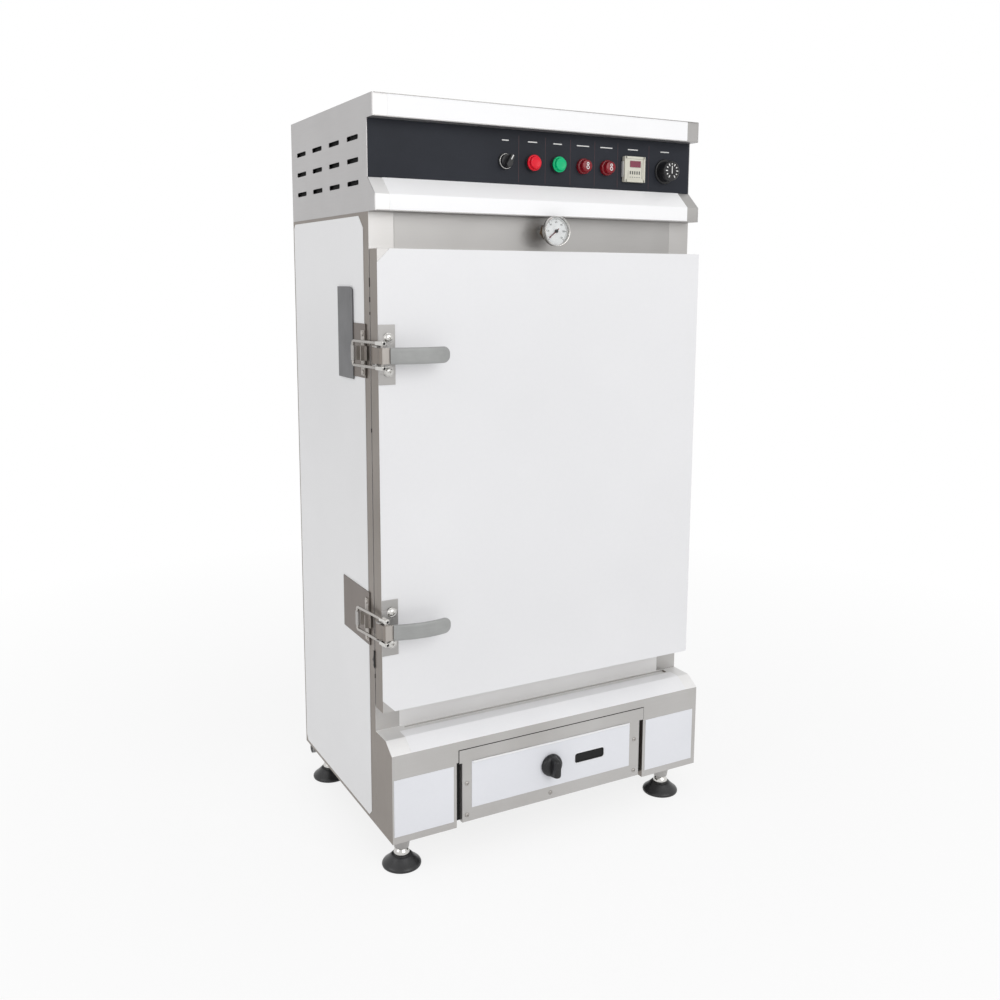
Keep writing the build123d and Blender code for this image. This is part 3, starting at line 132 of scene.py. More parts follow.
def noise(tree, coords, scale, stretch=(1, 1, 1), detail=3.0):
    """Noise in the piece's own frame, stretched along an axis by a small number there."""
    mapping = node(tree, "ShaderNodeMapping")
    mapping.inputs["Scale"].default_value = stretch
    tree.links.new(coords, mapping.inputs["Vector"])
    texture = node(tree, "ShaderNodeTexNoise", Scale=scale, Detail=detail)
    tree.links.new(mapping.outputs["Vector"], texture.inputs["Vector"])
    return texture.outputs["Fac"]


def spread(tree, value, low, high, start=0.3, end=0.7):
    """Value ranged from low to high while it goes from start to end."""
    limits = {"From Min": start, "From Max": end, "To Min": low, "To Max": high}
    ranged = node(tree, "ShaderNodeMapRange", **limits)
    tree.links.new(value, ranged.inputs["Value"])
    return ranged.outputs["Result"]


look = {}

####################

Reproduce the complete data exactly as presented above.

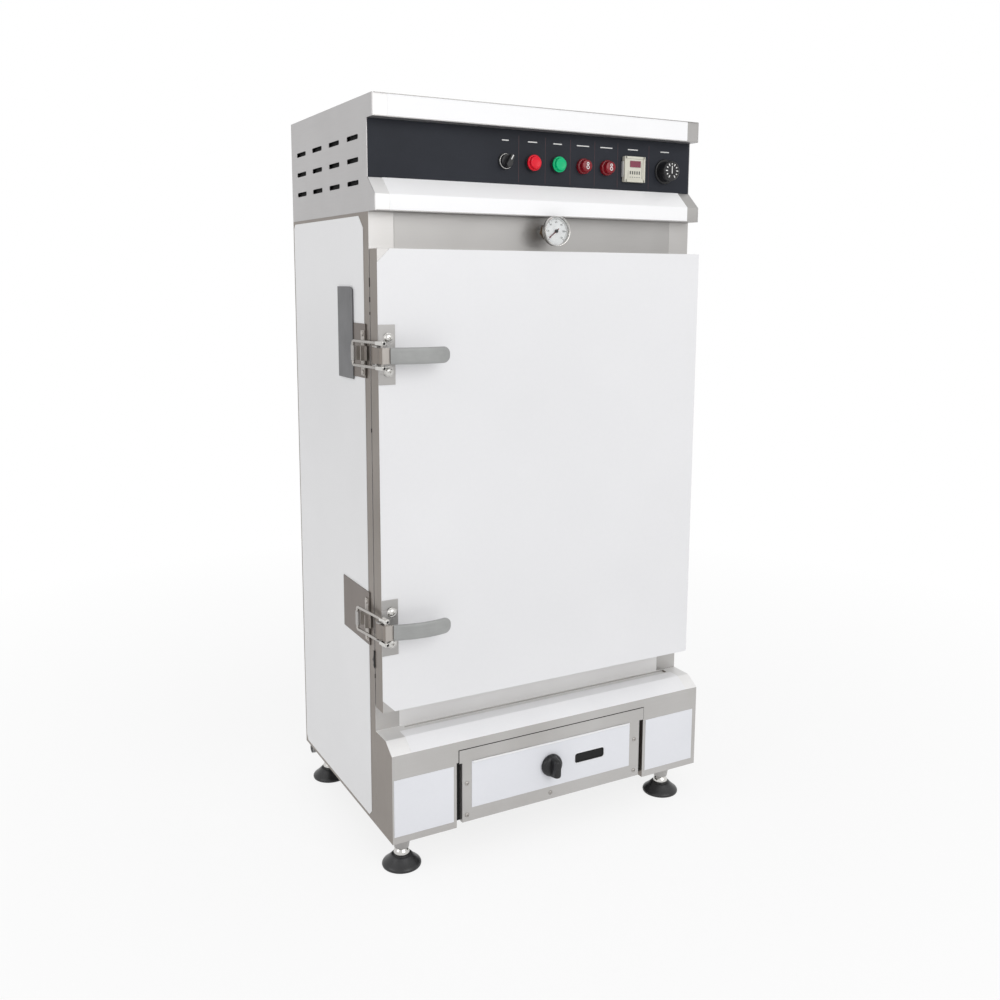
Keep writing the build123d and Blender code for this image. This is part 3, starting at line 132 of scene.py. More parts follow.
def noise(tree, coords, scale, stretch=(1, 1, 1), detail=3.0):
    """Noise in the piece's own frame, stretched along an axis by a small number there."""
    mapping = node(tree, "ShaderNodeMapping")
    mapping.inputs["Scale"].default_value = stretch
    tree.links.new(coords, mapping.inputs["Vector"])
    texture = node(tree, "ShaderNodeTexNoise", Scale=scale, Detail=detail)
    tree.links.new(mapping.outputs["Vector"], texture.inputs["Vector"])
    return texture.outputs["Fac"]


def spread(tree, value, low, high, start=0.3, end=0.7):
    """Value ranged from low to high while it goes from start to end."""
    limits = {"From Min": start, "From Max": end, "To Min": low, "To Max": high}
    ranged = node(tree, "ShaderNodeMapRange", **limits)
    tree.links.new(value, ranged.inputs["Value"])
    return ranged.outputs["Result"]


look = {}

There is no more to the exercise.